財布の中身は一瞬確かに寂しくなるのだが、僕のほんの数百円のお金がとても豊かで尊い何かに変わったような気がするのだ。なぜなのだろう。さらに彼女が素敵なのは、その珈琲をとっても美味しそうに飲むところだ。
豆の一粒一粒に想いを馳せるかのように、じっくりと味わいながら
「あぁ、おいしいぃ~」
と目をつぶる。
すると、次の瞬間、彼女はビックリするほど大きな声で人差し指を空に向けた。
「この珈琲に1票投票!!」と。
「なに?どういうこと?」と僕が聞いてみると、彼女は嬉しそうにこう続けた。
「私、何かにお金を使う時は、常に1票を投じるかどうか考えてから使うようにしてるんです。まるで選挙みたいに。

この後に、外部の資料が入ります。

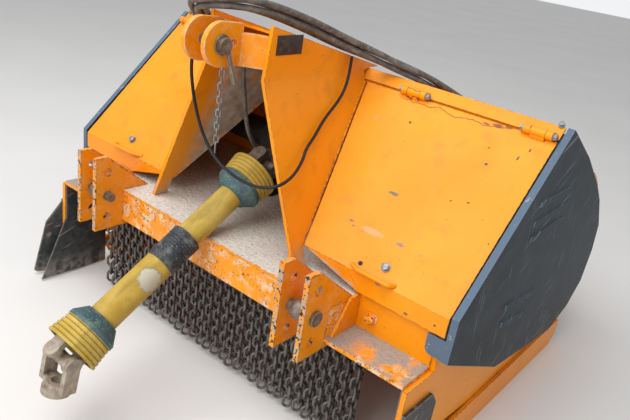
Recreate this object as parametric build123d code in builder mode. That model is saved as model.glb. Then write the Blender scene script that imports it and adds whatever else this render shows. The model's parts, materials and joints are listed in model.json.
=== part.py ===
from build123d import *
from math import asin, atan2, cos, degrees, hypot, radians, sin, sqrt, tan
import os

# Tractor stone crusher on a three-point linkage, seen from the tractor along +Y.
# Millimetres, +X to the machine's left hand when it is followed, +Y to the rear, +Z up.
# Depths called d run rearward from the front face of the hitch beam.

os.makedirs("parts", exist_ok=True)

BEAM_Y = -414.7

SIDES = (("left", -1), ("right", 1))


def y_at(d):
    return BEAM_Y + d


def yz(points):
    return [(y_at(d), z) for d, z in points]


# Side plates
SIDE_OUT = 746.0
SIDE_T = 15.0
SIDE_IN = SIDE_OUT - SIDE_T
SIDE_LOW_FRONT = 146.0
SIDE_LOW_REAR = 36.0

# Front slope, from the fold above the flange to the hinge line of the covers
FOLD_D = 107.0
FOLD_Z = 542.0
HINGE_D = 511.5
HINGE_Z = 933.0
SLOPE = atan2(HINGE_Z - FOLD_Z, HINGE_D - FOLD_D)
SLOPE_LEN = hypot(HINGE_Z - FOLD_Z, HINGE_D - FOLD_D)
RIDGE_D = 546.0
RIDGE_Z = FOLD_Z + (RIDGE_D - FOLD_D) * tan(SLOPE)
SLOPE_PLANE = Plane(origin=(0, y_at(FOLD_D), FOLD_Z), x_dir=(1, 0, 0), z_dir=(0, -sin(SLOPE), cos(SLOPE)))

# Hinged covers
COVER_T = 5.0
COVER_OUT = 757.0
COVER_IN_TOP = 138.0
COVER_IN_FOLD = 293.0
FLANGE_DROP = 54.0
FLANGE_IN_TOP = 440.0
FLANGE_IN_LOW = 490.0
MOVE_GAP = 6.0
KNUCKLE_R = 12.0
KNUCKLE_LEN = 42.0
HINGE_X = (314.0, 704.0)
HINGE_PIN_R = 5.0
RUN_CLEAR = 0.05

# Hitch beam and lower links, category 2
BEAM_DEPTH = 100.0
BEAM_LOW = 382.0
BEAM_TOP = 469.0
FLOOR_T = 8.0
FLOOR_TOP = BEAM_TOP + FLOOR_T
LEDGE_T = 12.0
HITCH_HALF = 435.0
EAR_GAP = 67.0
EAR_T = 16.0
LOWER_PIN_R = 14.0
LOWER_PIN_D = -62.0
LOWER_HOLES_Z = (397.0, 471.5, 549.0)
SMALL_HOLE_R = 12.0
BALL_R = 28.0

# Headstock plates, flared downwards below a soft bend
MAST_D = 57.0
MAST_KNEE_Z = 963.0
MAST_KNEE_X = 118.0
MAST_FLARE = 0.401
MAST_TAPER = 0.01
MAST_TOP_Z = 1104.0
MAST_T = 12.0
TOP_LINK_D = -34.0
TOP_LINK_Z = 1045.0
TOP_PIN_R = 12.5
TOP_EAR_R = 58.0
TOP_EAR_IN = 30.0
TOP_EAR_T = 15.0
TOP_EAR_BEND_D = 38.0

# Rotor
ROTOR_D = 991.0
ROTOR_Z = 390.0
DRUM_R = 165.0
DRUM_WALL = 25.0
DRUM_HALF = 700.0
TIP_R = 298.0
SHAFT_R = 45.0
SHAFT_HALF = 772.0
BEARING_R = 95.0
BEARING_T = 14.0
HOOD_R = 322.0
HOOD_T = 10.0

# Gearbox and driveline
GEAR_D = 470.0
GEAR_Z = 655.0
GEAR_HALF_X = 125.0
GEAR_FRONT = 372.0
GEAR_BACK = 570.0
CROSS_SHAFT_R = 48.0
JOINT_D = 226.0
JOINT_Z = 658.0
DRIVE_LEN = 790.0
INNER_GUARD_R = 39.0
OUTER_GUARD_R = 43.0
GUARD_WALL = 3.0
SEAT = 0.3
DRIVE_ANGLE = atan2(JOINT_Z - FLOOR_TOP, JOINT_D) - asin((INNER_GUARD_R + SEAT) / hypot(JOINT_Z - FLOOR_TOP, JOINT_D))
DRIVE_DIR = Vector(0, -cos(DRIVE_ANGLE), -sin(DRIVE_ANGLE))
YOKE_BEND = radians(48)
YOKE_REACH = 66.0
EYE_R = 23.0
EYE_IN = 38.0
EYE_T = 17.0
TRUNNION_R = 11.0
YOKE_HUB_R = 27.0
TRACTOR_YOKE_LEN = 104.0

# Belt covers
BELT_OUT = 782.0
BELT_STEP = 763.0
BELT_WALL = 5.0

# Skids and side guides
SKID_T = 12.0
SKID_OUT = 758.0
SKID_IN = 676.0
SKID_FRONT = 250.0
SKID_REAR = 1190.0
SKID_TOP = 102.0


# Side plates: slope over the front, rounded about the rotor at the back
def side_outline():
    return yz([
        (0, SIDE_LOW_FRONT), (0, BEAM_LOW - LEDGE_T), (FOLD_D + 20, BEAM_LOW - LEDGE_T),
        (FOLD_D + 20, FOLD_Z - 4), (RIDGE_D, RIDGE_Z - 24), (RIDGE_D + 40, RIDGE_Z - 44),
        (767, 824), (969, 695), (1150, 600), (ROTOR_D + 318, ROTOR_Z), (1240, 120), (1160, SIDE_LOW_REAR),
    ])


for side, sx in SIDES:
    with BuildPart() as side_plate:
        with BuildSketch(Plane.YZ.offset(sx * SIDE_IN)):
            with BuildLine():
                Polyline(side_outline(), close=True)
            make_face()
            with Locations((y_at(ROTOR_D), ROTOR_Z)):
                Circle(SHAFT_R + 12, mode=Mode.SUBTRACT)
            with Locations((y_at(GEAR_D), GEAR_Z)):
                Circle(CROSS_SHAFT_R + 8, mode=Mode.SUBTRACT)
        extrude(amount=sx * SIDE_T)
        with BuildSketch(Plane.YZ.offset(sx * SIDE_OUT)):
            with Locations((y_at(ROTOR_D), ROTOR_Z)):
                Circle(BEARING_R)
                Circle(SHAFT_R + RUN_CLEAR, mode=Mode.SUBTRACT)
        extrude(amount=sx * BEARING_T)
    side_plate.part.label = f"side_plate_{side}"
    export_step(side_plate.part, f"parts/side_plate_{side}.step")

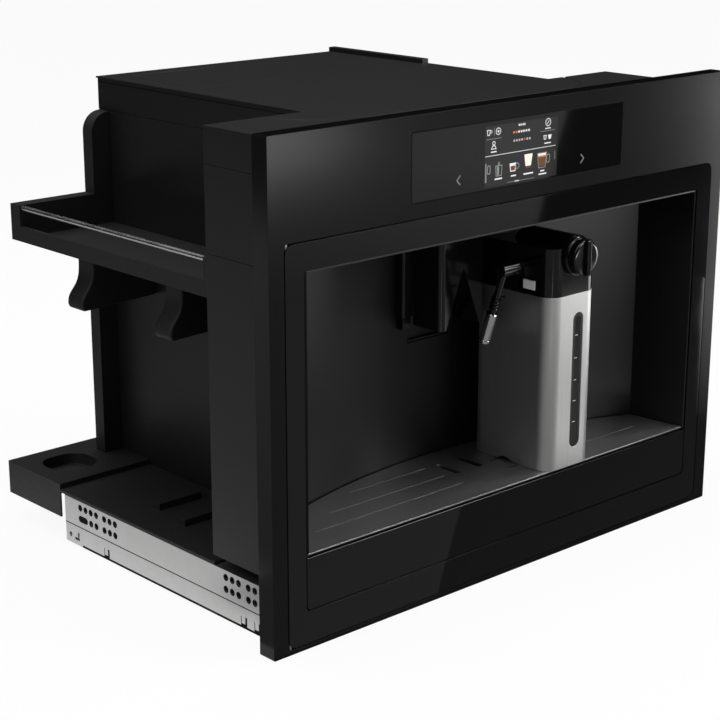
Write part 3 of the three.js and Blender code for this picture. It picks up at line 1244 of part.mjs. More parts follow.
function tankLid() {
  const low = tankTop + gap;
  const plate = prism('z', roundRect(tankLeft, tankRight, tankFront, tankRear, 12), low, low + 3, 5);
  const rim = prism('z', roundRect(tankLeft + 4, tankRight - 4, tankFront + 4, tankRear - 4, 9),
    low - 6, low + 1, 2);
  const hollow = prism('z', roundRect(tankLeft + 6, tankRight - 6, tankFront + 6, tankRear - 6, 7),
    low - 7, low - 0.5, 2);
  const middle = (tankLeft + tankRight) / 2;
  const finger = box(middle - 16, middle + 16, tankFront + 14, tankFront + 20, low + 2,
    low + tank.lidHeight);
  return join(cut(join(plate, rim), hollow), finger);
}
piece('tank_lid', tankLid(), blackPlastic);

export default machine;
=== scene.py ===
# Looks of a built-in coffee machine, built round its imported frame.
# Everything is in metres, in the frame's own axes: x to the right, y into the cabinet, z up.
import json
import math

import bmesh
import bpy
from mathutils import Matrix, Vector


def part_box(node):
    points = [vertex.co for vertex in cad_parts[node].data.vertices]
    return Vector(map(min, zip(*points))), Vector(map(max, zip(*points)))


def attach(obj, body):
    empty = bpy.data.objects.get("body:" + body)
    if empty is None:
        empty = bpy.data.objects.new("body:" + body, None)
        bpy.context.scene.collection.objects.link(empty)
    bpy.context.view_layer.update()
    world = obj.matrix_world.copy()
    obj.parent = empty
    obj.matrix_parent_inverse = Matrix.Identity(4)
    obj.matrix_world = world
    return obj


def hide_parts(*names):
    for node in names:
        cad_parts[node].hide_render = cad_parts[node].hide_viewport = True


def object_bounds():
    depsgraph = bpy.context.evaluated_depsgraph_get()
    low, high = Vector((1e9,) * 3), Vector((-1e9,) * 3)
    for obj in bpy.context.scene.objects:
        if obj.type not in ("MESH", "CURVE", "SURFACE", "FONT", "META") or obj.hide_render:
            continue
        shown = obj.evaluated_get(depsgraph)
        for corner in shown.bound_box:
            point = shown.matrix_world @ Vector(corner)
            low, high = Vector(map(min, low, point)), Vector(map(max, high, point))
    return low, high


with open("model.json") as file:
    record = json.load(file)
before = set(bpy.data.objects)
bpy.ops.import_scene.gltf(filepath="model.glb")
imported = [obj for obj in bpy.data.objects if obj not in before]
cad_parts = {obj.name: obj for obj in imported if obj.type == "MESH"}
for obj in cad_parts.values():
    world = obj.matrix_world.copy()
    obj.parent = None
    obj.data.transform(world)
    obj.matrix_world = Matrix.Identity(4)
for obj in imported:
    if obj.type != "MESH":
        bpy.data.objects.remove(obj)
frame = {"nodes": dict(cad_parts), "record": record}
cadLow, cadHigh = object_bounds()
scene = bpy.context.scene
mm = 0.001
record = frame["record"]
bodyOf = {node: body for body, nodes in record["behaviour"]["bodies"].items() for node in nodes}
slotOf = {part["node"]: part["material_slot"] for part in record["subparts"]}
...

高いものが良いってわけじゃないんです。政治家だってそうでしょ、お金持ちだからっていい政治家とは限らない。それよりも、もっと想いのこもってるようなものが良いんです。ホントに良いと思ったら、迷いなく1票投票って言って、それを買うんです。有り金を全部使ってもいいくらいの気持ちで!!」
彼女はさらに勢いづいて続けた。
「たった一杯の珈琲でも、バリスタさん、工場の人、豆を育てている人、物流のおじさん、などなど。この一杯の珈琲のためにどれだけの人と時間とお金が費やされているかを想像して飲むとすごくおいしくなるんです。コレがたったの300円!! なんて安いんだろう!! って思っちゃうんです」
と。
「1票投じるって、まるで感謝の1票なんだね」と僕が言うと。
「そうなの。いいものにたくさんお金が払われれば、創っている人達みんながもっと潤って、さらに良いものを気前よく創ってくれるじゃないですか。そしたらさらにいいものが、もっとお手軽にみんなの手に届くと思うんです」と。
彼女の笑顔いっぱいの“ご馳走様“は、豊かさの1票だったのか。
自分のお金を何に使うのか、どんな気持ちで使うのか。消費や損したくないという貧しい怖れからではなく、自分が商品やサービスを受け取れることへの感謝と、その先にいる提供者とが、うるおいの循環の中でより大きく広がって満たされていく世界をみていたのだ。
自分のお金は、心ある本当に想いの宿るものに使っていきたい。
素敵な想いを受容し、受容される世界からどんどん恩送りしていきたい。
たしかに彼女の仕事もその循環の真っただ中にあると。
豊かなお金の使い方をする人は、財布からお金が無くなっていくのではなく、“豊かさが増えていく”という発想なんだなぁ。
『お金を使う時には、そのすべての創り手に1票投票!!』
当分、僕の給料は全く増えそうにないが、明日から豊かなお金持ちになれそうだ。ありがとう。